Advertisement

Yaklaşık 10 yıldır sözlüklerimize giren FinTech kavramı, İngilizce’de “finance” ve “technology” kelimelerinin birleşmesiyle ortaya çıkarken, Türkçe karşılığı ise finansal teknolojiler tamlamasına ile oluşuyor. FinTech kavramı ilk kez gündemleri işgal etmeye başladığında hepimizin kendimize göre tanımlar yapmaya çalışmıştık ancak bu yeni kavram zaman içinde kendini anlattı, tanıttı ve kapsama alanını genişletti.

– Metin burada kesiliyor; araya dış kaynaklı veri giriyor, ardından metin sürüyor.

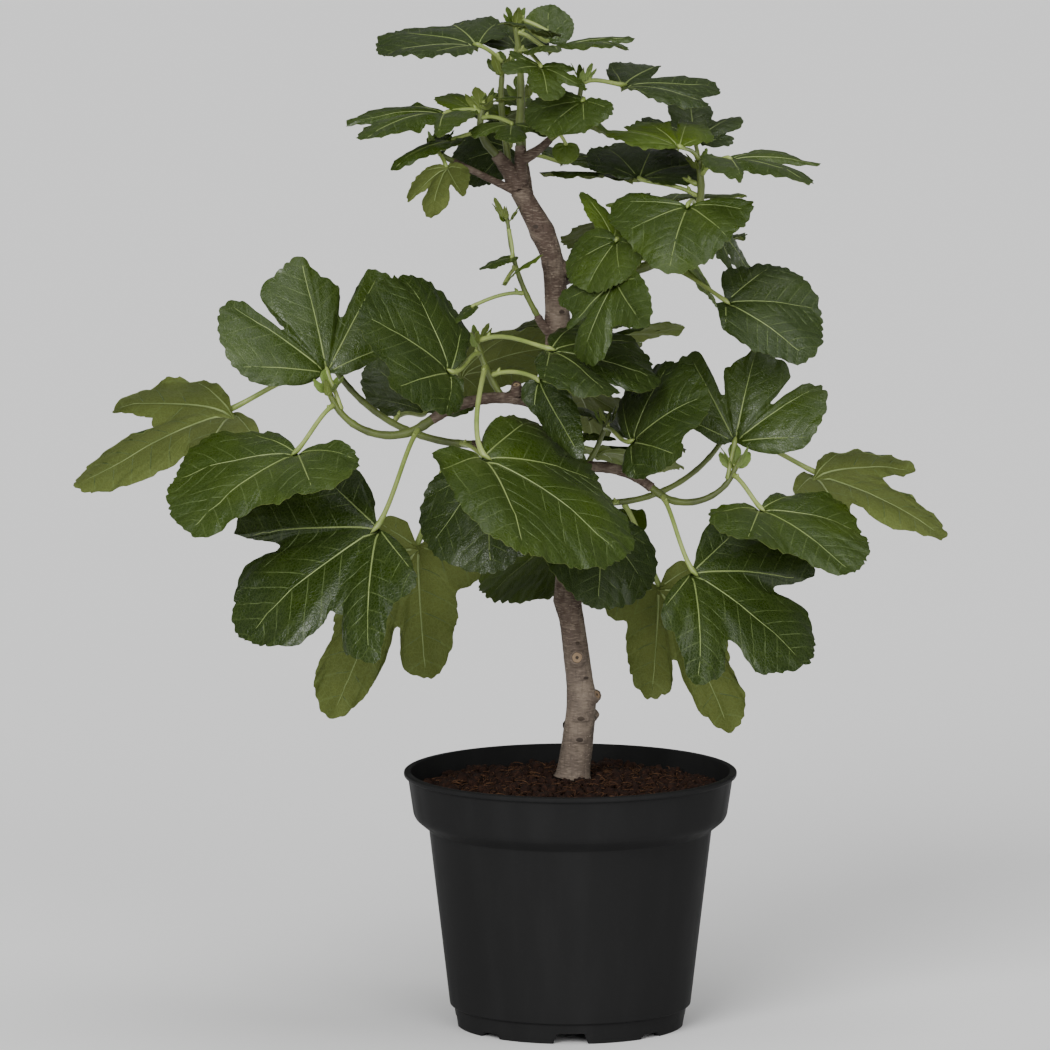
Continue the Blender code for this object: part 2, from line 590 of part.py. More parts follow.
def blade(leaf, group, extra=0.0):
    """Thin closed blade of a leaf, a fan about its heel."""
    angles = sorted(angle * leaf.hand for angle, _ in FORMS[leaf.form])
    shell = bmesh.new()
    bmesh.ops.create_circle(shell, cap_ends=True, cap_tris=True, segments=len(angles), radius=1.0)
    rim = [v for v in shell.verts if v.co.length > 0.5]
    rim.sort(key=lambda v: math.atan2(v.co.y, v.co.x))
    for vert in shell.verts:
        vert.co = Vector(leaf.heel) * MM
    for vert, angle in zip(rim, angles):
        vert.co = blade_point(leaf, angle) * MM
    thickness = (LEAF_THICKNESS * leaf.length + extra) * MM
    bmesh.ops.solidify(shell, geom=shell.faces[:], thickness=thickness)
    bmesh.ops.recalc_face_normals(shell, faces=shell.faces)
    mesh = bpy.data.meshes.new("blade")
    shell.to_mesh(mesh)
    shell.free()
    return add_object("blade", mesh, group)


def petiole_line(leaf, stem_points):
    """Points of a leaf stalk, from inside its stem to just past the heel."""
    root = point_along(stem_points, leaf.along * line_length(stem_points))
    heel = Vector(leaf.heel)
    forward = way(leaf.heading, leaf.rise)
    span = heel - root
    first = root + span * PETIOLE_START[0] + Vector((0, 0, PETIOLE_START[1] * span.length))
    last = heel - (forward + span.normalized()) * PETIOLE_END * span.length
    points = []
    for step in range(PETIOLE_STEPS + 1):
        t = step / PETIOLE_STEPS
        points.append(
            root * (1 - t) ** 3 + first * 3 * t * (1 - t) ** 2
            + last * 3 * t * t * (1 - t) + heel * t ** 3
        )
    points.append(heel + forward * PETIOLE_SINK * leaf.length)
    return points


def spray_tries(spray, index, stem_points):
    """Seeded tries at one leaf of a spray, turned on from the last and kept in its space."""
    chance = random.Random("%s %d" % (spray.stem, index))
    along = (index + 0.7) / spray.count
    root = point_along(stem_points, along * line_length(stem_points))
    for _ in range(SPRAY_TRIES):
        heading = index * TURN_BETWEEN_LEAVES + chance.uniform(-SPRAY_TURN, SPRAY_TURN)
        heel = root + way(heading, chance.uniform(*SPRAY_STALK_RISE)) * chance.uniform(*SPRAY_STALK)
        heading += chance.uniform(-SPRAY_SWING, SPRAY_SWING)
        rise = chance.uniform(*SPRAY_BLADE_RISE)
        roll = chance.uniform(-SPRAY_SWING, SPRAY_SWING)
        length = spray.length * chance.uniform(*SPRAY_SIZE)
        form = chance.choice(SPRAY_FORMS)
        leaf = Leaf(spray.stem, along, tuple(heel), heading, rise, roll, length, form, 1, False)
        if keeps_to(leaf, spray):
            yield leaf


def keeps_to(leaf, spray):
    """Tell whether the whole margin of a leaf lies in the space of its spray."""
    for angle, _ in FORMS[leaf.form]:
        point = blade_point(leaf, angle)
        if any(not low <= value <= high for low, value, high in zip(spray.low, point, spray.high)):
            return False
    return True


def line_length(points):
    """Length of a line of points."""
    return sum((end - start).length for start, end in zip(points, points[1:]))


def tree_of(item):
    """Search tree of an object's triangles."""
    shell = bmesh.new()
    shell.from_mesh(item.data)
    tree = BVHTree.FromBMesh(shell)
    shell.free()
    return tree


def touches(item, trees):
    """Tell whether an object meets any of the search trees."""
    own = tree_of(item)
    return any(own.overlap(tree) for tree in trees)


class Plant:
    """Limbs and leaf masses made so far, with search trees of the room they take."""

    def __init__(self, group, workshop):
        self.group = group
        self.workshop = workshop
        self.lines = {}
        self.limb_trees = {}
        self.taken = []

    def add_limb(self, name, points, radii, sides):
        """Make one bough or the trunk and note where it is."""
        item = tube(name, points, radii, sides, self.group)
        self.lines[name] = (points, radii)
        return item

    def seat(self, item):
        """Cut a limb back from the trunk and boughs in place, a small gap clear of them."""
        own = tree_of(item)
        for name, tree in self.limb_trees.items():
            if own.overlap(tree):
                points, radii = self.lines[name]
                sides = TRUNK_SIDES if name == "trunk" else BOUGH_SIDES
                fat = tube("fat", points, radii, sides, self.workshop, extra=SEAT_ALLOWANCE * GAP)
                item = cut(item, fat, "DIFFERENCE", self.group)
                bpy.data.objects.remove(fat, do_unlink=True)
                keep_largest_body(item.data)
                weld(item.data)
        return item

    def keep_clear_of(self, name, item):
        """Note the room that the trunk or a bough takes."""
        self.limb_trees[name] = tree_of(item)
        self.taken.append(self.limb_trees[name])

    def build_trunk(self):
        """Trunk: from the flat cut at the soil to its fork."""
        points, radii = trunk_line()
        trunk = self.add_limb("trunk", points, radii, TRUNK_SIDES)
        foot = (SOIL_SEAT_HEIGHT + GAP) * MM
        for vert in trunk.data.vertices:
            if vert.co.z < foot + TRUNK_FOOT_RING * MM:
                vert.co.z = foot
        trunk.data.materials.append(finish("wood"))
        smooth(trunk)
        self.keep_clear_of("trunk", trunk)

    def build_bough(self, limb):
        """One bare tapering limb."""
        points, radii = limb_line(limb, self.lines[limb.parent][0])
        item = self.seat(self.add_limb(limb.name, points, radii, BOUGH_SIDES))
        item.data.materials.append(finish("wood"))
        smooth(item)
        self.keep_clear_of(limb.name, item)

    def build_mass(self, limb, leaves, spray):
        """One mass: a stem with its bud, and the stalks and blades joined to it."""
        points, radii = limb_line(limb, self.lines[limb.parent][0])
        forward = (points[-1] - points[-2]).normalized()
        points.append(points[-1] + forward * BUD_LENGTH)
        radii.append(BUD_RADIUS)
        stem = self.seat(self.add_limb(limb.name, points, radii, STEM_SIDES))
        parts = new_collection(limb.name + "_parts")
        own = []
        for leaf in leaves:
            if not self.add_leaf(leaf, points, parts, own):
                print("no room for a leaf of", limb.name)
        if spray:
            for index in range(spray.count):
                for leaf in spray_tries(spray, index, points):
                    if self.add_leaf(leaf, points, parts, own):
                        break
        self.taken += own + [tree_of(stem)] + [tree_of(item) for item in parts.objects]
        mass = self.join(stem, parts)
        mass.data.materials.clear()
        mass.data.materials.append(finish("leaf"))

    def add_leaf(self, leaf, stem_points, parts, own):
        """Add a leaf's stalk and blade, unless it would touch what is in place."""
        stalk, surface = self.leaf_pieces(leaf, stem_points, parts)
        guard = blade(leaf, self.workshop, extra=LEAF_CLEARANCE)
        clear = not touches(guard, self.taken + own) and not touches(stalk, self.taken)
        bpy.data.objects.remove(guard, do_unlink=True)
        if clear:
            own.append(tree_of(surface))
        else:
            bpy.data.objects.remove(stalk, do_unlink=True)
            bpy.data.objects.remove(surface, do_unlink=True)
        return clear

    def leaf_pieces(self, leaf, stem_points, group):
        """Stalk and blade of one leaf, each a closed mesh."""
        line = petiole_line(leaf, stem_points)
        share = PETIOLE_LEAST + PETIOLE_GROWTH * leaf.length / LONG_LEAF
        radii = [PETIOLE_RADIUS * share] * len(line)
        stalk = tube("stalk", line, radii, PETIOLE_SIDES, group)
        return stalk, blade(leaf, group)

    def join(self, stem, parts):
        """Union of a stem with all its leaves, as one body."""
        change = stem.modifiers.new("join", "BOOLEAN")
        change.operation = "UNION"
        change.operand_type = "COLLECTION"
        change.solver = "EXACT"
        change.collection = parts
        mass = baked(stem, self.group, stem.name)
        for item in list(parts.objects):
            bpy.data.objects.remove(item, do_unlink=True)
        bpy.data.collections.remove(parts)
        weld(mass.data)
        keep_largest_body(mass.data)
        return mass


def mirrored_place(place):
    """Place in the right cluster of a place in the left one."""
    offset = (Vector(place) - MIRROR_FROM) * MIRROR_SCALE
    return tuple(MIRROR_TO + Vector((-offset.x, offset.y, offset.z)))


def mirrored_limb(limb):
    """Stem of the right cluster that answers to one of the left."""
    name, parent, at = MIRRORED[limb.name]
    return limb._replace(
        name=name, parent=parent, at=at, length=limb.length * MIRROR_SCALE,
        heading=180 - limb.heading, heading_end=180 - limb.heading_end,
        foot=limb.foot * MIRROR_SCALE, tip=limb.tip * MIRROR_SCALE,
    )


def mirrored_leaf(leaf):
    """Leaf of the right cluster that answers to one of the left."""
    return leaf._replace(
        stem=MIRRORED[leaf.stem][0], heel=mirrored_place(leaf.heel), heading=180 - leaf.heading,
        roll=-leaf.roll, length=leaf.length * MIRROR_SCALE, hand=-leaf.hand,
    )


def main():
    """Build the pot, the soil and the plant."""
    clear_scene()
    group = new_collection("fig_tree_in_pot")
    cutters = new_collection("cutters")
    workshop = new_collection("workshop")
    plant = Plant(group, workshop)
    plant.build_trunk()
    for limb in BOUGHS:
        plant.build_bough(limb)
    leaves = list(LEAVES)
    stems = list(STEMS)
    for stem in STEMS:
        if stem.name in MIRRORED:
            stems.append(mirrored_limb(stem))
            leaves += [mirrored_leaf(leaf) for leaf in LEAVES if leaf.stem == stem.name and leaf.twin]
    sprays = {spray.stem: spray for spray in SPRAYS}
    for stem in stems:
        own = [leaf for leaf in leaves if leaf.stem == stem.name]
        plant.build_mass(stem, own, sprays.get(stem.name))
    bpy.data.collections.remove(workshop)
    build_soil(group)
    build_pot(group, cutters)


if __name__ == "__main__":
    main()
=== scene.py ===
"""Looks of a young fig tree in a nursery pot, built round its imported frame.

The plant grows here by the rule of its solids: a trunk through stations, boughs and stems that
turn evenly, and leaves given by heel, heading, rise and roll. On top of that rule come bark
relief, shoots with buds, toothed and veined blades, finer twigs, crumbly compost and a moulded
pot. Sizes are in millimetres and degrees and are turned into metres as pieces are made.
"""

import json
import logging
import math
import random
from collections.abc import Callable, Iterable, Iterator
from contextlib import contextmanager
from dataclasses import dataclass, field, replace
from enum import Enum

import bmesh
import bpy
from mathutils import Matrix, Vector, noise
from mathutils.bvhtree import BVHTree

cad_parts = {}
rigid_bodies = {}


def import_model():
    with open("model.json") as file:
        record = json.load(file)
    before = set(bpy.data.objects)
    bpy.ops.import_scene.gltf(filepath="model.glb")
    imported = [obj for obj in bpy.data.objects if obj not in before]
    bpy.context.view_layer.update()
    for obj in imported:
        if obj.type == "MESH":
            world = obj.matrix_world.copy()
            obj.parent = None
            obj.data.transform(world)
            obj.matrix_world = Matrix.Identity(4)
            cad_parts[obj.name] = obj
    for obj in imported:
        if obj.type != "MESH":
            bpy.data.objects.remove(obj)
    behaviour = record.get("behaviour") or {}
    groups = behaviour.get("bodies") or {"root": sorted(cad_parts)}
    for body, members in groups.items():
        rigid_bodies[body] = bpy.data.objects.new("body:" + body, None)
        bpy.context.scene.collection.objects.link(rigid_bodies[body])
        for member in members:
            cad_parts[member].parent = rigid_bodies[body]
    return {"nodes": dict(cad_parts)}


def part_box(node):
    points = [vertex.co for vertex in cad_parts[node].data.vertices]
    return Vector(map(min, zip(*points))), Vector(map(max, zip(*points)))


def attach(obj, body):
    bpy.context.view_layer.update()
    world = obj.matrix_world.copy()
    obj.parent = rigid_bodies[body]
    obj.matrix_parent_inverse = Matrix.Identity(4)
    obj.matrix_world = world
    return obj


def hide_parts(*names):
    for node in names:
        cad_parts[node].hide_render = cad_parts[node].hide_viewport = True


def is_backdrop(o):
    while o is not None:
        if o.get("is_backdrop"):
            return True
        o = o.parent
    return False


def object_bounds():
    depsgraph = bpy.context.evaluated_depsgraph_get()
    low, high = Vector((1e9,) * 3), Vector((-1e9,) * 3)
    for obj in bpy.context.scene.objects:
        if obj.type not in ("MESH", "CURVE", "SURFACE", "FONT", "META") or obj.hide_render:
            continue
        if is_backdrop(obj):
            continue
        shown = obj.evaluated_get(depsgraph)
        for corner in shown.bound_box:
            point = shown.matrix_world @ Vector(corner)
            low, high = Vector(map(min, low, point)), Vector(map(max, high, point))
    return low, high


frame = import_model()
LOG = logging.getLogger("fig_tree")
MM = 0.001
GAP = 0.3

# The growing rule, as in the solids


class Tone(Enum):
    """Colour of a leaf's upper side."""

    DARK = "dark"
    MID = "mid"
    LIME = "lime"
    YOUNG = "young"


@dataclass(frozen=True)
class Limb:
    """A limb that turns evenly from its first heading and rise to its last.

    It springs from its parent at a distance along it, or from its tip where that is None.
    Foot and tip are diameters.
    """

    name: str
    parent: str
    at: float | None
    length: float
    heading: float
    rise: float
    heading_end: float
    rise_end: float
    foot: float
    tip: float


@dataclass(frozen=True)
class Leaf:
    """A leaf: its stem, place along it, heel, ways of its midrib, length, outline and tone."""

    stem: str
    along: float
    heel: tuple[float, float, float]
    heading: float
    rise: float
    roll: float
    length: float
    form: str
    hand: int = 1
    twin: bool = True
    tone: Tone = Tone.MID


@dataclass(frozen=True)
class Spray:
    """Leaves behind those in view, kept in a space between two corners."""

    stem: str
    count: int
    length: float
    low: tuple[float, float, float]
    high: tuple[float, float, float]


@dataclass(frozen=True)
class Form:
    """A leaf outline: reach against angle from the tip, and the angles of its main veins."""

    outline: tuple[tuple[float, float], ...]
    veins: tuple[float, ...]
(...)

FinTech, finans ve teknoloji ekosistemlerinin yakınlaşması ve iş birlikleri kurmasından oluşuyor. Finans sektöründeki teknolojik gelişmelerin ışığında, finansal hizmetlerin geniş kitlelere ulaşması vurgusuyla ortaya çıkan fintech kavramı artık sınırlarını çok daha genişletmiş bir konuma ulaştı. Tüm sektörlerde ödeme, yatırım, kredi ve benzeri servisler içeren finansal kolaylıklar FinTech kavramına dahil oldu. FinTech, geleneksel sektör sınırlarının ve iş modellerinin dışına çıkarak başlı başına yeni bir sektör halini aldı.

Türkiye’de ve dünyada FinTech alanında faaliyet gösteren girişimlerin büyük bir kısmı, finans dünyasını yeniden şekillendiriyor. Paranın dijitalleşmesi ve yatırım araçlarının dijital dünyaya taşınması radikal değişiklikler olarak görünse de FinTech’lerin kullanıcı deneyimini iyileştirmesi ve günlük yaşamı kolaylaştırması büyük önem taşıyor.

FinTech ile kullanıcılar, daha kişiselleştirilmiş bir bankacılık deneyimi yaşıyor. FinTech’ler, yapay zekâ ve veri işleme teknolojilerinin yardımıyla müşterilerin bankacılık faaliyetlerini daha kapsamlı bir şekilde analiz ediyor ve kişiye özel çözümler sunuyor.

Büyük, orta ve küçük ölçekli ticari işletmelerin finansal süreçlerine ve ihtiyaçlarına odaklanarak, büyüteç tutan FinTech girişimleri finansal hayatın daha hızlı, kolay ve basit akması için yaratıcı çözümler geliştiriyor. Özetle bireylerin ve kurumların finansal ihtiyaçlarına odaklı çözümler üreten FinTech girişimleri geleneksel oyunculardan çok daha hızlı, ekonomik ve basit çözümler üreterek kapsama alanını günden güne genişletiyor.

Bu gelişime sadece seyirci kalmak artık hem ilgili sektörler ki ilgisiz bir sektörden bahsetmek zaten mümkün değil, hem de tüketiciler açısından mümkün değil. Tüketicilerin aktif bir gayreti olmasa dahi zaten en az bir FinTech uygulaması bir şekilde hayatlarına mutlaka giriyor ve girecek. Diğer yandan tüm sektörlerde faaliyet gösteren şirketlerin FinTech kavramını gündemlerine alması ve gelecek yol haritaları içinde konumlandırması gerekli. Bu sadece FinTech ürünlerini kullanmakla üstesinden gelinebilecek bir ihtiyaç değil. Geleneksel iş modelleri içinde FinTech yakınsaması ve bütünleşmesi olmaksızın işletmelerin karşılaşacakları ezici rekabete karşı hayatta kalması çok daha zorlaşacak.